BEGIN SUPPLIED DATA

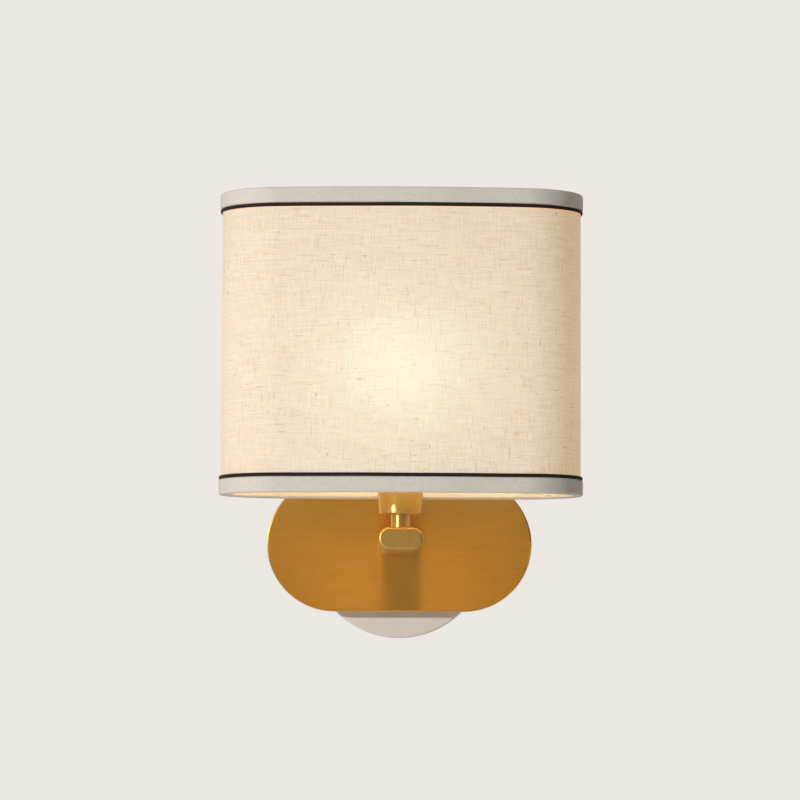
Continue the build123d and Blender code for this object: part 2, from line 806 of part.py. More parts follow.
def arm_lead(terminal_x, side):
    """A lead from its terminal up behind the arm, along inside it and up through the nipple."""
    x = side * lead_pair_spacing / 2
    holder_x = side * terminal_spacing / 2
    points = [
        (terminal_x, -lead_offset, block_top),
        (terminal_x, -lead_offset, block_top + lead_rise),
        (x, -lead_offset, 0),
        (x, -axis_reach, 0),
        (x, -axis_reach, nipple_top - lead_diameter),
        (holder_x, -axis_reach, holder_base - lead_entry),
        (holder_x, -axis_reach, holder_base),
    ]
    return lead_tube(points, [lead_bend, lead_bend, lead_bend, lead_diameter, lead_diameter])


def live_lead():
    return arm_lead(-terminal_pitch, -1)


def neutral_lead():
    return arm_lead(0, 1)


def earth_lead():
    end = earth_screw_z - lug_reach
    middle = (block_top + end) / 2
    points = [
        (terminal_pitch, -lead_offset, block_top),
        (terminal_pitch, -lead_offset, middle - earth_climb / 2),
        (earth_screw_x, -barrel_depth, middle + earth_climb / 2),
        (earth_screw_x, -barrel_depth, end),
    ]
    return lead_tube(points, [earth_bend, earth_bend])


PIECES = [
    wall_disc, mounting_bracket, backplate, grub_screws,
    arm_tube, arm_front_cap, arm_rear_block, arm_screws, arm_washers, wire_bush,
    threaded_nipple, nipple_nut, neck_sleeve, socket_cup,
    holder_cap, holder_body, holder_core, core_pins, screw_shell, centre_contact,
    bulb_glass, bulb_cap, bulb_insulator, bulb_contact, bulb_stem, bulb_filaments,
    ring_nut, fitter_ring, fitter_arms, bottom_ring, top_ring,
    shade_linen, shade_liner, bottom_band, top_band, bottom_piping, top_piping,
    terminal_block, terminal_screws, block_screw, earth_screw, earth_washer, earth_lug,
    live_lead, neutral_lead, earth_lead,
]

os.makedirs("parts", exist_ok=True)
for piece in PIECES:
    export_step(piece(), f"parts/{piece.__name__}.step")
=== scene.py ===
"""Looks for the wall light with an oval linen shade: cloth, tape, cord, brass, paint, light and camera.

Every size is in metres unless its name ends in _MM. The shade's cloth pieces are surfaces on a grid of two
parameters: a length along the shade's outline and a place across the piece.
"""

import math

import bpy
import numpy as np
from mathutils import Matrix, Vector


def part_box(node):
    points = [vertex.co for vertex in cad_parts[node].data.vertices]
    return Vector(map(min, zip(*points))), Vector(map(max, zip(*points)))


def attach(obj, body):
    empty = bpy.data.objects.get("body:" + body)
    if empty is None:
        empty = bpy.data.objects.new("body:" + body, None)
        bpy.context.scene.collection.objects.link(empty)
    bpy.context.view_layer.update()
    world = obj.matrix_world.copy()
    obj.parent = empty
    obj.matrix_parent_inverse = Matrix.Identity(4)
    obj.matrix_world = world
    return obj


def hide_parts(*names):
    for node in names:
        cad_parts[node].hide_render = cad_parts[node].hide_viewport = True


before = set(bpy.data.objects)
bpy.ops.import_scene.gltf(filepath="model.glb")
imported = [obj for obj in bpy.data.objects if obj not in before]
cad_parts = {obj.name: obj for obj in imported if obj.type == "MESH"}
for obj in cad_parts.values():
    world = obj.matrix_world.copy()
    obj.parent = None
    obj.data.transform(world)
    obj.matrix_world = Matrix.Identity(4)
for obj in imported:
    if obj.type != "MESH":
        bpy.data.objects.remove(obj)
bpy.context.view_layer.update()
MM = 0.001


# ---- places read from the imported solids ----
linen_low, linen_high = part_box("shade_linen")
bulb_low, bulb_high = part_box("bulb_glass")
RIM_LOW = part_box("bottom_band")[0].z
RIM_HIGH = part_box("top_band")[1].z
AXIS = Vector(((bulb_low.x + bulb_high.x) / 2, (bulb_low.y + bulb_high.y) / 2, 0))
HALF_WIDTH = (linen_high.x - linen_low.x) / 2
HALF_DEPTH = (linen_high.y - linen_low.y) / 2
LAMP = np.array([AXIS.x, AXIS.y, bulb_high.z - (bulb_high.x - bulb_low.x) / 2])

# ---- the shade's outline: two round ends and two bowed sides that meet them smoothly ----
BOW = 5 * MM
END_RADIUS = HALF_DEPTH - BOW
END_X = HALF_WIDTH - END_RADIUS
SIDE_RADIUS = (END_X**2 + HALF_DEPTH**2 - END_RADIUS**2) / (2 * BOW)
SIDE_BACK = SIDE_RADIUS - HALF_DEPTH
SIDE_TURN = math.atan2(END_X, SIDE_BACK)
TURNS = np.array([0, SIDE_TURN, math.pi - SIDE_TURN,
                  math.pi + SIDE_TURN, 2 * math.pi - SIDE_TURN, 2 * math.pi])
ARCS = np.array([SIDE_RADIUS, END_RADIUS, SIDE_RADIUS, END_RADIUS, SIDE_RADIUS])
LENGTHS = np.concatenate([[0], np.cumsum(ARCS * np.diff(TURNS))])
GIRTH = LENGTHS[-1]

# ---- linen ----
LINEN_MM = 0.6  # thickness
LINEN_LAP = 12 * MM  # the seam at the back, where the linen is glued over itself
LINEN_STEP_MM = 0.65  # how far the upper layer of the seam stands out
LINEN_RIPPLE_MM = 0.08  # height of the larger of its two slow waves
LINEN_WAVES_MM = 37, 29, 17  # along the first wave, up it and along the second, per radian
LINEN_GRID = 440, 72  # columns and rows
GLOW_RISE = 11 * MM  # how far the glow's middle lies over the bulb's
GLOW_SQUEEZE = 1.12  # how much flatter the glow is than round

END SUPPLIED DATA

_REQUIRED TASK_
Each line must be given again exactly as written above.

_SOLUTION TO THIS TASK_
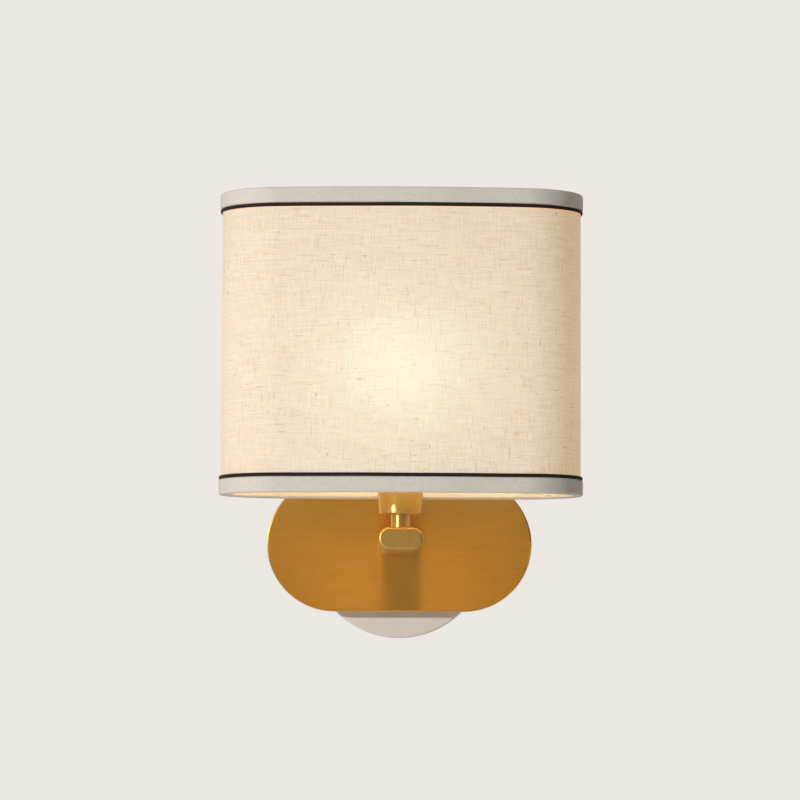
Continue the build123d and Blender code for this object: part 2, from line 806 of part.py. More parts follow.
def arm_lead(terminal_x, side):
    """A lead from its terminal up behind the arm, along inside it and up through the nipple."""
    x = side * lead_pair_spacing / 2
    holder_x = side * terminal_spacing / 2
    points = [
        (terminal_x, -lead_offset, block_top),
        (terminal_x, -lead_offset, block_top + lead_rise),
        (x, -lead_offset, 0),
        (x, -axis_reach, 0),
        (x, -axis_reach, nipple_top - lead_diameter),
        (holder_x, -axis_reach, holder_base - lead_entry),
        (holder_x, -axis_reach, holder_base),
    ]
    return lead_tube(points, [lead_bend, lead_bend, lead_bend, lead_diameter, lead_diameter])


def live_lead():
    return arm_lead(-terminal_pitch, -1)


def neutral_lead():
    return arm_lead(0, 1)


def earth_lead():
    end = earth_screw_z - lug_reach
    middle = (block_top + end) / 2
    points = [
        (terminal_pitch, -lead_offset, block_top),
        (terminal_pitch, -lead_offset, middle - earth_climb / 2),
        (earth_screw_x, -barrel_depth, middle + earth_climb / 2),
        (earth_screw_x, -barrel_depth, end),
    ]
    return lead_tube(points, [earth_bend, earth_bend])


PIECES = [
    wall_disc, mounting_bracket, backplate, grub_screws,
    arm_tube, arm_front_cap, arm_rear_block, arm_screws, arm_washers, wire_bush,
    threaded_nipple, nipple_nut, neck_sleeve, socket_cup,
    holder_cap, holder_body, holder_core, core_pins, screw_shell, centre_contact,
    bulb_glass, bulb_cap, bulb_insulator, bulb_contact, bulb_stem, bulb_filaments,
    ring_nut, fitter_ring, fitter_arms, bottom_ring, top_ring,
    shade_linen, shade_liner, bottom_band, top_band, bottom_piping, top_piping,
    terminal_block, terminal_screws, block_screw, earth_screw, earth_washer, earth_lug,
    live_lead, neutral_lead, earth_lead,
]

os.makedirs("parts", exist_ok=True)
for piece in PIECES:
    export_step(piece(), f"parts/{piece.__name__}.step")
=== scene.py ===
"""Looks for the wall light with an oval linen shade: cloth, tape, cord, brass, paint, light and camera.

Every size is in metres unless its name ends in _MM. The shade's cloth pieces are surfaces on a grid of two
parameters: a length along the shade's outline and a place across the piece.
"""

import math

import bpy
import numpy as np
from mathutils import Matrix, Vector


def part_box(node):
    points = [vertex.co for vertex in cad_parts[node].data.vertices]
    return Vector(map(min, zip(*points))), Vector(map(max, zip(*points)))


def attach(obj, body):
    empty = bpy.data.objects.get("body:" + body)
    if empty is None:
        empty = bpy.data.objects.new("body:" + body, None)
        bpy.context.scene.collection.objects.link(empty)
    bpy.context.view_layer.update()
    world = obj.matrix_world.copy()
    obj.parent = empty
    obj.matrix_parent_inverse = Matrix.Identity(4)
    obj.matrix_world = world
    return obj


def hide_parts(*names):
    for node in names:
        cad_parts[node].hide_render = cad_parts[node].hide_viewport = True


before = set(bpy.data.objects)
bpy.ops.import_scene.gltf(filepath="model.glb")
imported = [obj for obj in bpy.data.objects if obj not in before]
cad_parts = {obj.name: obj for obj in imported if obj.type == "MESH"}
for obj in cad_parts.values():
    world = obj.matrix_world.copy()
    obj.parent = None
    obj.data.transform(world)
    obj.matrix_world = Matrix.Identity(4)
for obj in imported:
    if obj.type != "MESH":
        bpy.data.objects.remove(obj)
bpy.context.view_layer.update()
MM = 0.001


# ---- places read from the imported solids ----
linen_low, linen_high = part_box("shade_linen")
bulb_low, bulb_high = part_box("bulb_glass")
RIM_LOW = part_box("bottom_band")[0].z
RIM_HIGH = part_box("top_band")[1].z
AXIS = Vector(((bulb_low.x + bulb_high.x) / 2, (bulb_low.y + bulb_high.y) / 2, 0))
HALF_WIDTH = (linen_high.x - linen_low.x) / 2
HALF_DEPTH = (linen_high.y - linen_low.y) / 2
LAMP = np.array([AXIS.x, AXIS.y, bulb_high.z - (bulb_high.x - bulb_low.x) / 2])

# ---- the shade's outline: two round ends and two bowed sides that meet them smoothly ----
BOW = 5 * MM
END_RADIUS = HALF_DEPTH - BOW
END_X = HALF_WIDTH - END_RADIUS
SIDE_RADIUS = (END_X**2 + HALF_DEPTH**2 - END_RADIUS**2) / (2 * BOW)
SIDE_BACK = SIDE_RADIUS - HALF_DEPTH
SIDE_TURN = math.atan2(END_X, SIDE_BACK)
TURNS = np.array([0, SIDE_TURN, math.pi - SIDE_TURN,
                  math.pi + SIDE_TURN, 2 * math.pi - SIDE_TURN, 2 * math.pi])
ARCS = np.array([SIDE_RADIUS, END_RADIUS, SIDE_RADIUS, END_RADIUS, SIDE_RADIUS])
LENGTHS = np.concatenate([[0], np.cumsum(ARCS * np.diff(TURNS))])
GIRTH = LENGTHS[-1]

# ---- linen ----
LINEN_MM = 0.6  # thickness
LINEN_LAP = 12 * MM  # the seam at the back, where the linen is glued over itself
LINEN_STEP_MM = 0.65  # how far the upper layer of the seam stands out
LINEN_RIPPLE_MM = 0.08  # height of the larger of its two slow waves
LINEN_WAVES_MM = 37, 29, 17  # along the first wave, up it and along the second, per radian
LINEN_GRID = 440, 72  # columns and rows
GLOW_RISE = 11 * MM  # how far the glow's middle lies over the bulb's
GLOW_SQUEEZE = 1.12  # how much flatter the glow is than round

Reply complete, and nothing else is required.